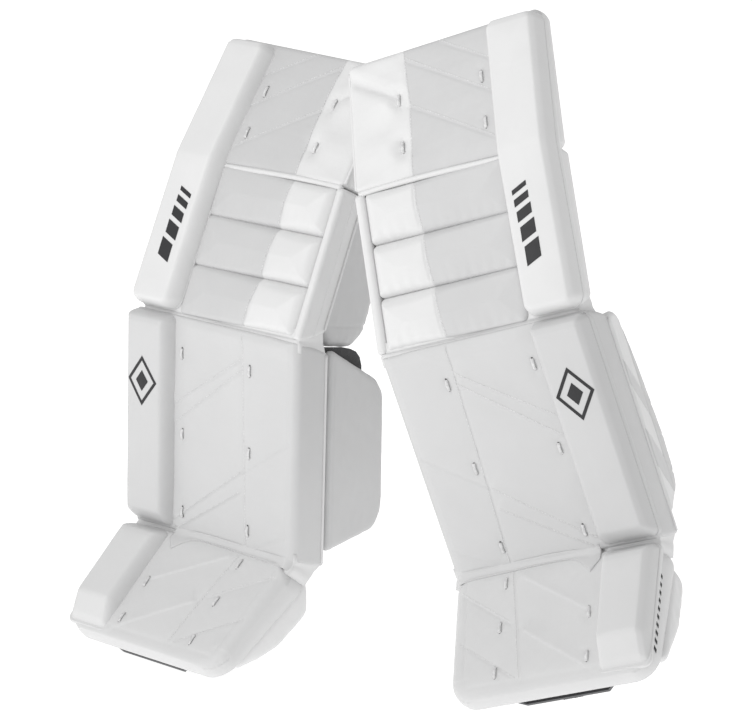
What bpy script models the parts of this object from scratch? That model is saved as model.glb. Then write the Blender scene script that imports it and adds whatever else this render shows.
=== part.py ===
"""A pair of senior ice hockey goalie leg pads, held up as worn, one leaning on the other.

Each pad is modelled once, in its own frame: +X towards the outer side of the leg, -Y the striking
face, +Z up the shin, with the origin on the knee break. The other pad is its mirror image.
The row frame has +Z up and its origin under the middle of the pair, at the lowest point.
"""

import math

import bmesh
import bpy
from mathutils import Matrix, Vector

# Driving dimensions, in metres.
SHIN_LENGTH = 0.297
KNEE_LENGTH = 0.205
THIGH_LENGTH = 0.178
BOOT_LENGTH = 0.176
INNER_X = -0.140
OUTER_X = 0.139
CREASE_X = 0.0645
ROLL_PROUD = 0.026
COVER_DEPTH = 0.060
THIGH_DEPTH = 0.048
BOOT_DEPTH = 0.046
BOOT_TAPER = 0.42
THIGH_TAPER = 0.38
PANEL = 0.0045
SKIN = 0.003
GAP = 0.0004
WING_DEPTH = 0.116
WING_THICK = 0.013
WALL_DEPTH = 0.036
STRAP_THICK = 0.003

# Rest angles, in degrees.
KNEE_LEAN = 24.5
THIGH_LEAN = 10.8
BOOT_ANGLE = 53.0
OUTER_WING_CANT = 12.0
# Slopes of the section ends behind the face and in front of it, which leave room for the flex.
KNEE_MITRE = math.tan(math.radians(23))
KNEE_FRONT = math.tan(math.radians(8))
ANKLE_MITRE = math.tan(math.radians(17))
ANKLE_FRONT = math.tan(math.radians(31))
BREAK_GAP = 0.0015

KNEE_ROLLS = 3
ROLL_PITCH = 0.0683
ROLL_GAP = 0.0012
ROLL_BACK = 0.027
EDGE_ROLL = 0.011

# Where each pad hangs in the row frame: position of its knee break, and its turns about X, Y, Z in degrees.
PADS = {
    "left": {"at": (0.1389, -0.1621, 0.4955), "turn": (4.66, -18.16, -22.24), "mirror": 1},
    "right": {"at": (-0.1941, 0.1134, 0.4380), "turn": (-0.96, 1.19, -38.65), "mirror": -1},
}

COLOURS = {
    "white_vinyl": ((0.86, 0.86, 0.86), 0.42, 0.0),
    "grey_vinyl": ((0.72, 0.72, 0.72), 0.45, 0.0),
    "foam": ((0.80, 0.79, 0.74), 0.95, 0.0),
    "black_lining": ((0.03, 0.03, 0.032), 0.9, 0.0),
    "black_webbing": ((0.025, 0.025, 0.027), 0.8, 0.0),
    "black_plastic": ((0.02, 0.02, 0.022), 0.4, 0.0),
    "grey_plastic": ((0.13, 0.13, 0.135), 0.5, 0.0),
}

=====

Stated problem >> Scan the material above and determine how many lines include the word "from"; report only the number.

Full solution >> 2